A Scholarly Sort. Everyone agreed, that is, but Sickles himself. He resumed his seat in the House. When Abraham Lincoln, first Republican President of the Union, strode awkwardly into the House and the other Democrats kept their seats in stony silence, Representative Sickles broke ranks to shake the new President's hand. "Why, Mr. Sickles!" exclaimed Lincoln, laughing and delighted, "from what I have heard of the doings at Tammany Hall, I expected you to be a giant of a man, big and broad-shouldered, tall as I am. But instead I find you are quite a scholarly sort of fellow." So began a friendship that lasted until Lincoln's death.

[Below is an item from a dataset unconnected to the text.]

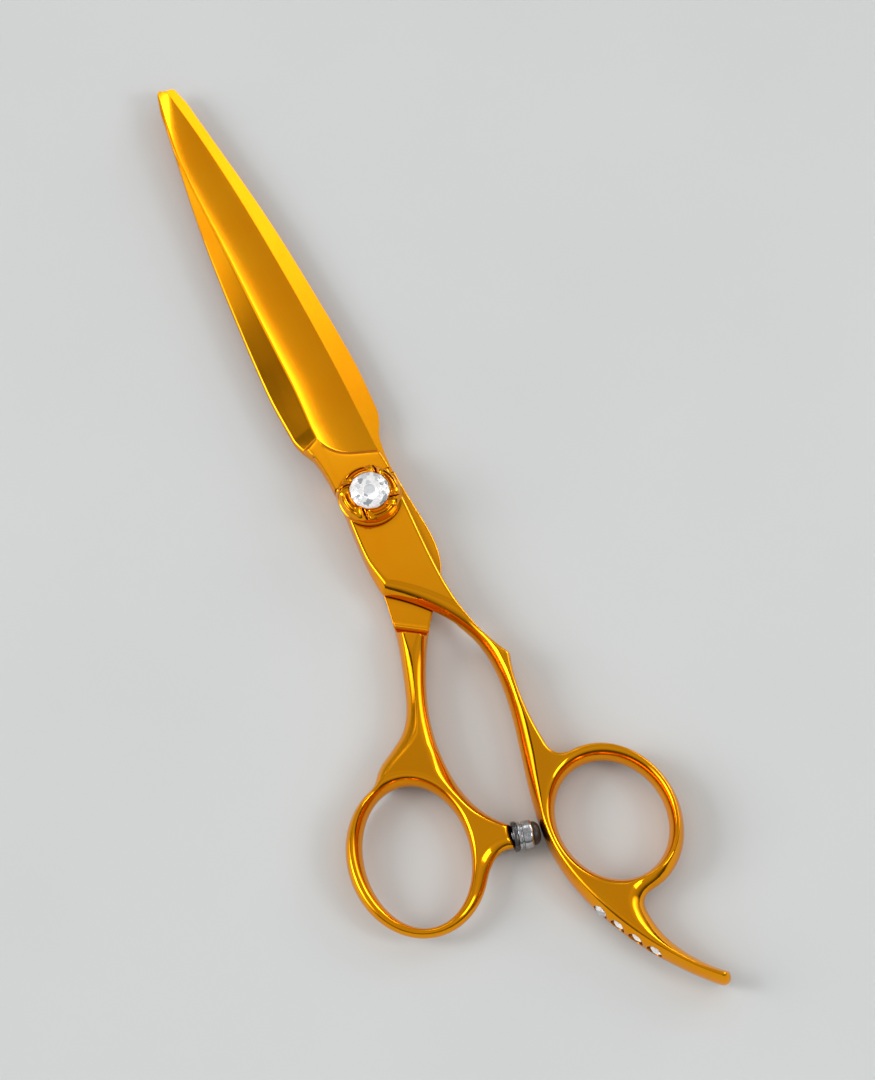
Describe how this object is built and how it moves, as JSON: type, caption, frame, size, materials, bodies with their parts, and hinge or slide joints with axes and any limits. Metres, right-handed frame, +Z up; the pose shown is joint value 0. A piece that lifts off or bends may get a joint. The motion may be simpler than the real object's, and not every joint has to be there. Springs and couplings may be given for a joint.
{
  "type": "hair cutting shears",
  "caption": "Gold hair cutting shears with sword-ground blades, offset handles, a finger tang, a rubber bumper and a crystal-set tension dial.",
  "frame": {"origin": "on the pivot axis at the underside of the pivot head, the plane the closed shears lie on", "axes": "+Z up through the tension dial, +Y from the pivot to the blade tips, +X to the finger ring's side"},
  "size_m": [0.0587, 0.201, 0.0105],
  "materials": {
    "gold_steel": "gold titanium coat on polished steel",
    "gold_dial": "polished gold",
    "bronze": "plain bearing bronze",
    "slip_plastic": "smooth low-friction plastic",
    "spring_steel": "plain spring steel",
    "crystal": "faceted, foil-backed",
    "black_plastic": "gloss",
    "bright_metal": "polished",
    "black_rubber": "smooth"
  },
  "bodies": {
    "finger": {"finger_blade": "gold_steel", "pivot_bush": "bronze", "tang_crystal_1": "crystal", "tang_crystal_2": "crystal", "tang_crystal_3": "crystal", "tang_crystal_4": "crystal"},
    "thumb": {"thumb_blade": "gold_steel", "pivot_post": "gold_steel", "glide_washer": "slip_plastic", "thrust_washer": "slip_plastic", "click_spring": "spring_steel", "bumper_collar": "black_plastic", "bumper_ferrule": "bright_metal", "bumper_cushion": "black_rubber"},
    "dial": {"tension_dial": "gold_dial", "dial_crystal": "crystal"}
  },
  "joints": [
    {"name": "blade_pivot", "type": "hinge", "parent": "finger", "child": "thumb", "pos_m": [0, 0, 0], "axis": [0, 0, -1], "range_deg": [0, 90]},
    {"name": "dial_adjust", "type": "hinge", "parent": "thumb", "child": "dial", "pos_m": [0, 0, 0], "axis": [0, 0, 1], "range_deg": [-180, 180]}
  ]
}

On the very day of the new President's first call for volunteers, Sickles resigned his seat, enlisted as a private. A few months later he raised, singlehanded, New York's "Excelsior Brigade," and became, by Lincoln's order, its colonel. By war's end he was a major general.
Admiring Author Pinchon believes that but for Sickles, Chancellorsville would have been not a defeat, but a rout. He quotes Stines's History of the Army of the Potomac: "If Sickles had not brought up his command in time to strike Jackson's right and rear, there is no telling where [the] disaster might have ended. . . . His subsequent night attack against Jackson was one of the most brilliant actions in military history." But General Sickles' major achievement was his stand against Longstreet at Gettysburg. It also cost Sickles his right leg from the thigh down. His military career was over.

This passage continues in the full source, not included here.